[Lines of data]
────────────────────────────────────────

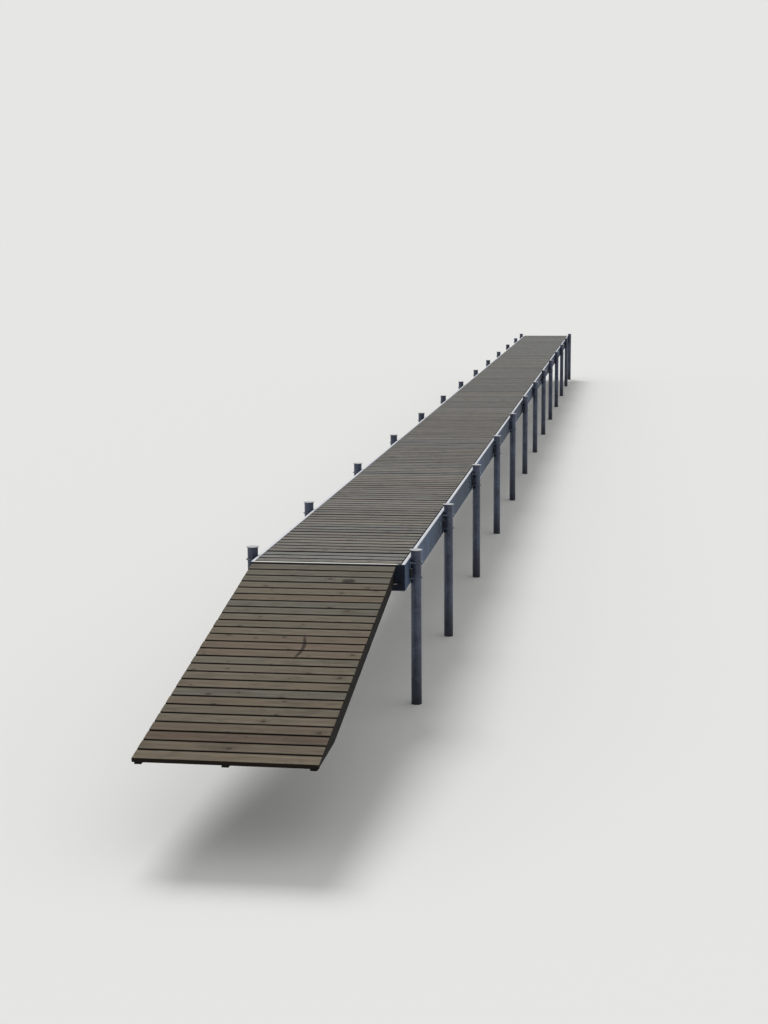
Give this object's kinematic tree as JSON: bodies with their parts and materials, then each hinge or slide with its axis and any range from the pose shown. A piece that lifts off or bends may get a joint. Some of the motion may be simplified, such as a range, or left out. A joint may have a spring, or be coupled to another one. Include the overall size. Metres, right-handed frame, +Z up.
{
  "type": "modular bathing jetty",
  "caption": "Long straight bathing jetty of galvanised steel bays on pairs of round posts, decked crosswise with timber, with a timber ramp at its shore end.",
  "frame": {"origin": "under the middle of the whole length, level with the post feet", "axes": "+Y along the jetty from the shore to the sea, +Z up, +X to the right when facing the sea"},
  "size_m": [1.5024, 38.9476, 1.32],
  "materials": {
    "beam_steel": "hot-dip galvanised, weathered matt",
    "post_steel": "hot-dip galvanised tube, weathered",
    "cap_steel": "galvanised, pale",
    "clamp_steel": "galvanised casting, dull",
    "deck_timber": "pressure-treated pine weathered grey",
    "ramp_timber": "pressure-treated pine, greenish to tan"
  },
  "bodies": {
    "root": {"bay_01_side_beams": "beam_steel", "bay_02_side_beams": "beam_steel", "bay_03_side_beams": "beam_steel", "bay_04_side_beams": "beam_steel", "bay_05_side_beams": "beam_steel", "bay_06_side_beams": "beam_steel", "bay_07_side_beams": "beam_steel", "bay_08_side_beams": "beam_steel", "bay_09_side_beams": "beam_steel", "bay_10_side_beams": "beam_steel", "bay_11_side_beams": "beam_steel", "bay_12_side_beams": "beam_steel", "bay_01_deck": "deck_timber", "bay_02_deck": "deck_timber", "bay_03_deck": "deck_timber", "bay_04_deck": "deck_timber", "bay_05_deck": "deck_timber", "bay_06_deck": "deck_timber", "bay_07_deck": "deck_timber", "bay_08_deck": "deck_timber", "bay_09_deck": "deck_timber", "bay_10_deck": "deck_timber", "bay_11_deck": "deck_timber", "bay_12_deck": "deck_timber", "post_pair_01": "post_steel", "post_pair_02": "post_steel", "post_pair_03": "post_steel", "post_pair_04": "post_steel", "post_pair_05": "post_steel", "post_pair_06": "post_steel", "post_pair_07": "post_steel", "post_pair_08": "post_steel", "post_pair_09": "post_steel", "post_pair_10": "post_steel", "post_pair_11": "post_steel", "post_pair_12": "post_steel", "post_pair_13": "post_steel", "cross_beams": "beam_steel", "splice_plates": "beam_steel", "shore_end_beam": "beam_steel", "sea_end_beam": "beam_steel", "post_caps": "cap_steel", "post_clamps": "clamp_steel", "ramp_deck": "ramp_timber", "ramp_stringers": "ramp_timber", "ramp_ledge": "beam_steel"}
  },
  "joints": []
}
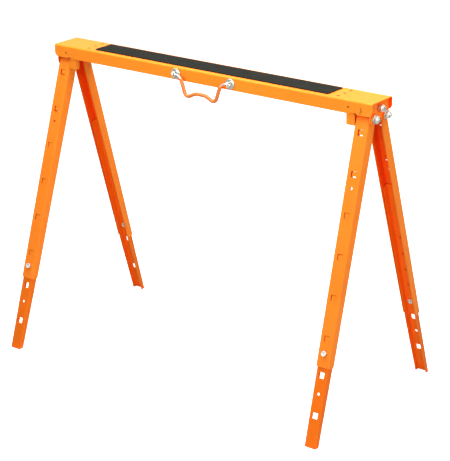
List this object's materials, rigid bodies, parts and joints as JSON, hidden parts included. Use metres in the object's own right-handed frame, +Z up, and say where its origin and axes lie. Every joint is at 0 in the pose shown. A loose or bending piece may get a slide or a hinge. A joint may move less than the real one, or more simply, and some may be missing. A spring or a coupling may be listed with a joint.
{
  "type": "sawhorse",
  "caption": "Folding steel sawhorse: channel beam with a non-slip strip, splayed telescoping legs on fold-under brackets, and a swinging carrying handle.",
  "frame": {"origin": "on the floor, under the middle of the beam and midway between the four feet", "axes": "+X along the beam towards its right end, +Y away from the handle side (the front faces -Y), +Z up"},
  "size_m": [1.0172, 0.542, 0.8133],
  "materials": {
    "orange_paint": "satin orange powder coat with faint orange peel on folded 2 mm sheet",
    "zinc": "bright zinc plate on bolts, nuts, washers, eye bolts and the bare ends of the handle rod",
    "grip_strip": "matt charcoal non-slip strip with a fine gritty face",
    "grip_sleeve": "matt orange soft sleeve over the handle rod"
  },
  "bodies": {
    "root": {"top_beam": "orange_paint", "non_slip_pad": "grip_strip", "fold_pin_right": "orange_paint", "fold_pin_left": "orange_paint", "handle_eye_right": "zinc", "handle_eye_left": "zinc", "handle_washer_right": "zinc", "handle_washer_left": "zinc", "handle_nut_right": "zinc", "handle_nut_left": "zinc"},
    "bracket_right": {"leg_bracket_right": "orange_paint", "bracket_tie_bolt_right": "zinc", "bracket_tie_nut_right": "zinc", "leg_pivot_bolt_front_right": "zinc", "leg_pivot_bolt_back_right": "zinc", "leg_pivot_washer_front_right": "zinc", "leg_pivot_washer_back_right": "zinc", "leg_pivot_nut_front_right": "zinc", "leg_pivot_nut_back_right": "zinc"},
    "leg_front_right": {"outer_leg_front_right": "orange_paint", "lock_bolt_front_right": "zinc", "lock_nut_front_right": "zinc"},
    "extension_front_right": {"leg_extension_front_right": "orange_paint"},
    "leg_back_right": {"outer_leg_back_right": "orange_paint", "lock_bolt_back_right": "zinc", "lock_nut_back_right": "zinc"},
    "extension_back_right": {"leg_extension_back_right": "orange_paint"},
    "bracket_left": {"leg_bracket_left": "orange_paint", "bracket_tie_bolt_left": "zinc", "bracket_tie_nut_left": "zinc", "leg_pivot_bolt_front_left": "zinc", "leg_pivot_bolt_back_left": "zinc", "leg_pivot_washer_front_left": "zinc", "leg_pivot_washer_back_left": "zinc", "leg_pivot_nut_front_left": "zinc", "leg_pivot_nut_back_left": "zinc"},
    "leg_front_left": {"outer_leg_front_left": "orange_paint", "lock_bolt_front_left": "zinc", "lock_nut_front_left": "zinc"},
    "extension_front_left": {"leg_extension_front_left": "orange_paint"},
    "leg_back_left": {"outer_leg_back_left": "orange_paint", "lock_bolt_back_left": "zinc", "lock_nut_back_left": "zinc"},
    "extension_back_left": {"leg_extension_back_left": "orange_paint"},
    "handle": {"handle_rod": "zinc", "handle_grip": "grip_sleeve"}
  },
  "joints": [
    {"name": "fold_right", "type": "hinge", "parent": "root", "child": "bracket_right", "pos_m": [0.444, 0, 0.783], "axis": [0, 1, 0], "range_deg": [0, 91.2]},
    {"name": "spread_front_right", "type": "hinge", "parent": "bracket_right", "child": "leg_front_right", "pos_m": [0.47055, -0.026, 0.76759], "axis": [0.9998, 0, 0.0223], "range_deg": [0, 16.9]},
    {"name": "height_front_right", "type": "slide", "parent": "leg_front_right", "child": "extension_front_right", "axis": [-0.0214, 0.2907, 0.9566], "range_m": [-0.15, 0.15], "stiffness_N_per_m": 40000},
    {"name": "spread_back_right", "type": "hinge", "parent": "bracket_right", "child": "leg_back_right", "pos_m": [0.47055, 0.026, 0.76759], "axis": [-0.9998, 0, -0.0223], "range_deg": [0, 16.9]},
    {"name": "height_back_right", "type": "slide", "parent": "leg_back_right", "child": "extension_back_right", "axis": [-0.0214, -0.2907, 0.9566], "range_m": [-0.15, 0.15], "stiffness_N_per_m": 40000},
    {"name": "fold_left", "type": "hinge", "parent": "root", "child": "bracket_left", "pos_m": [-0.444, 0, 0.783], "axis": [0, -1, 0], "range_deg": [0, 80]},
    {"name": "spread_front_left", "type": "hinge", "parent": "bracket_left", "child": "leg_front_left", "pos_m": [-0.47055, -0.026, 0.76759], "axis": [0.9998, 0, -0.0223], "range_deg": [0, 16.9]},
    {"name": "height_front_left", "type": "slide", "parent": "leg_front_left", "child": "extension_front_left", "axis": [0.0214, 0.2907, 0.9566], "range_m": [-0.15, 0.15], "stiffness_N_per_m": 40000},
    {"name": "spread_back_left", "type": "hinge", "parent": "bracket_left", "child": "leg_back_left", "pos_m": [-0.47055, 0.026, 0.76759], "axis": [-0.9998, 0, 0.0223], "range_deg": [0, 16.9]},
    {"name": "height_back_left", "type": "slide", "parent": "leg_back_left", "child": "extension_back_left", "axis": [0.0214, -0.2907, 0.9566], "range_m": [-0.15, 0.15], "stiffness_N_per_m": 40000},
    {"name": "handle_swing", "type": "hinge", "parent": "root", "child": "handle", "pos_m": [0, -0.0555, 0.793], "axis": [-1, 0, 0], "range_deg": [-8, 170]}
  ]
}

────────────────────────────────────────

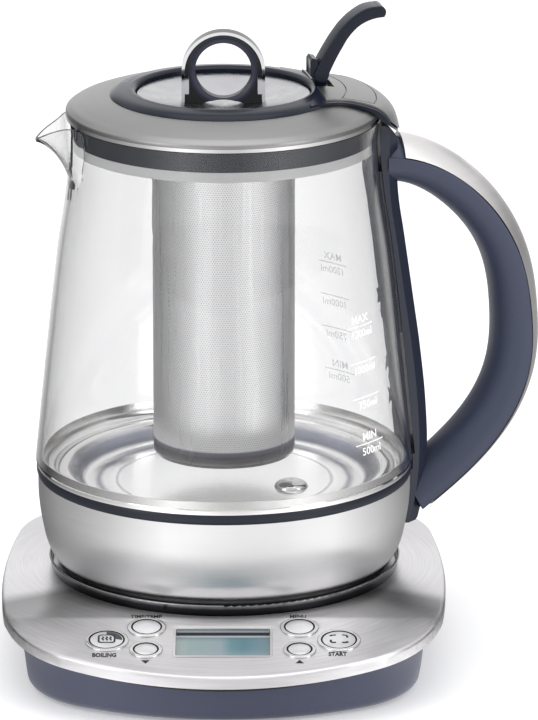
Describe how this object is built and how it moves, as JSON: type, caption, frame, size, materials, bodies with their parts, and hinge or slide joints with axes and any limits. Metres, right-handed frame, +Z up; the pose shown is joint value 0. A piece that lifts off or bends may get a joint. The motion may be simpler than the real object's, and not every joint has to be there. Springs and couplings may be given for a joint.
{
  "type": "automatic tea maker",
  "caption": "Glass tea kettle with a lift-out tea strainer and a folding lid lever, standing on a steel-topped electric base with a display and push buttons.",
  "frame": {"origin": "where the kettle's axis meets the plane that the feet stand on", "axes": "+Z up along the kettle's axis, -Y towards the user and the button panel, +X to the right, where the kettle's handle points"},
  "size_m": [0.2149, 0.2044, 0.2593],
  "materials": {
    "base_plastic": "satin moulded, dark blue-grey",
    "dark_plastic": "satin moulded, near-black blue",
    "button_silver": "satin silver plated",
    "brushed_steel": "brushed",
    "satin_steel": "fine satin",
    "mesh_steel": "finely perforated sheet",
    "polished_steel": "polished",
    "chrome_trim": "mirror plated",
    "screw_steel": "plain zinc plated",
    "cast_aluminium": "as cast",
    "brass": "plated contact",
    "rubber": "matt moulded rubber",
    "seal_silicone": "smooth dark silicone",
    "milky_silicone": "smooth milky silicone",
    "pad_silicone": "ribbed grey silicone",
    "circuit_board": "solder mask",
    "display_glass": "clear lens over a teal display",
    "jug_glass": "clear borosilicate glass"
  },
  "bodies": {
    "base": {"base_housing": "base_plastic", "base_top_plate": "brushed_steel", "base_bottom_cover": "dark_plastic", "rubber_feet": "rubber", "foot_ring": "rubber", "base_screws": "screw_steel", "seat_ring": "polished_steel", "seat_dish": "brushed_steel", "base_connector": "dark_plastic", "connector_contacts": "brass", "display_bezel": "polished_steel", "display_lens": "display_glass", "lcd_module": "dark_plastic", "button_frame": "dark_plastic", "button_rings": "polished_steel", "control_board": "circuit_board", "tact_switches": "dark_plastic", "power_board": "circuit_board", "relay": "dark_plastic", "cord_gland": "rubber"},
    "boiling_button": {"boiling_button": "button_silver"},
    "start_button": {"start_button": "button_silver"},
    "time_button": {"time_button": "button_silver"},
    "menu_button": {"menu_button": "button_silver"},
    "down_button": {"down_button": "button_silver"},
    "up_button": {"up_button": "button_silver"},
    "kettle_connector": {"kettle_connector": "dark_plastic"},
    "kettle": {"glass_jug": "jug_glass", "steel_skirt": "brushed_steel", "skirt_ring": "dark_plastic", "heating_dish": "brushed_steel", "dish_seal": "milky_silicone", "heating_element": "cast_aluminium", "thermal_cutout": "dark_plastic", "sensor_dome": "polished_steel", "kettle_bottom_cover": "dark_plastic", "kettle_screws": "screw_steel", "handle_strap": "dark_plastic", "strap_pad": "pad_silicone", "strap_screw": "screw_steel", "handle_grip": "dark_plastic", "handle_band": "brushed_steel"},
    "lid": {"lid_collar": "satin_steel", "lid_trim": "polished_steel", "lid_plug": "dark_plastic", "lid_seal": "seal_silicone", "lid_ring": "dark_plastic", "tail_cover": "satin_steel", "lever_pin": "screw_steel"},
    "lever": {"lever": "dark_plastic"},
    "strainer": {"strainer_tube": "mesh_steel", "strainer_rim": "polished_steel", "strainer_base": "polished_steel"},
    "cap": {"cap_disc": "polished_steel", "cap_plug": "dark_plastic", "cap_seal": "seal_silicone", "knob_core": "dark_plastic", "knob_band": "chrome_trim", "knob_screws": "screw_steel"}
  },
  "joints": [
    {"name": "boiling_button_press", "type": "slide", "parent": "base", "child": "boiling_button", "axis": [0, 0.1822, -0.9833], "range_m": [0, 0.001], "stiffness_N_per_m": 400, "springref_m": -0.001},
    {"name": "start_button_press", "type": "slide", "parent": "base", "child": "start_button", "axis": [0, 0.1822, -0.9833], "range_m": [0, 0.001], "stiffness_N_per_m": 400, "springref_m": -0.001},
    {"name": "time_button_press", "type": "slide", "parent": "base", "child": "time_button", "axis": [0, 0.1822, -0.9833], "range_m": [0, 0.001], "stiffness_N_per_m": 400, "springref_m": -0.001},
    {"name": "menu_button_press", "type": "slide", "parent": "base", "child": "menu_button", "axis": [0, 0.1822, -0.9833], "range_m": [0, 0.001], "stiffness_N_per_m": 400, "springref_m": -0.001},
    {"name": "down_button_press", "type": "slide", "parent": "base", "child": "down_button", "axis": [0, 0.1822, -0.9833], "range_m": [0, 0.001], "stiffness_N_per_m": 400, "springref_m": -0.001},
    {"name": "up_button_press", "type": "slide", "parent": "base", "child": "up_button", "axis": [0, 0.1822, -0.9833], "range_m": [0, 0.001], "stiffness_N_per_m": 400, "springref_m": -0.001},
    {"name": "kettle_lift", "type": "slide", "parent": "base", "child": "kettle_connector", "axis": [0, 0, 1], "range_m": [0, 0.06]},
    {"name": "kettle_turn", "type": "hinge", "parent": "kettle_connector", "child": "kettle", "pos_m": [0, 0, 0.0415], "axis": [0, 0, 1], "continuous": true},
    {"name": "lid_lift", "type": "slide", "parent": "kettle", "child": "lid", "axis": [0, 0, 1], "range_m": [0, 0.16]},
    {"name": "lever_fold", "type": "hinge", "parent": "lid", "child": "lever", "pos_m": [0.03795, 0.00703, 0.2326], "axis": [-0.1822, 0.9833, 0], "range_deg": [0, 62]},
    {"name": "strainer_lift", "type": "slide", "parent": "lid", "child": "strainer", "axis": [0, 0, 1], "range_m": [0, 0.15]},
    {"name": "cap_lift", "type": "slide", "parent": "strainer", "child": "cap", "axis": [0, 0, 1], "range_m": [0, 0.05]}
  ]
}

────────────────────────────────────────

→ **Problem description**
Using the material above, work out how many lines contain the string "object". Give that number alone.

→ **Worked answer**
3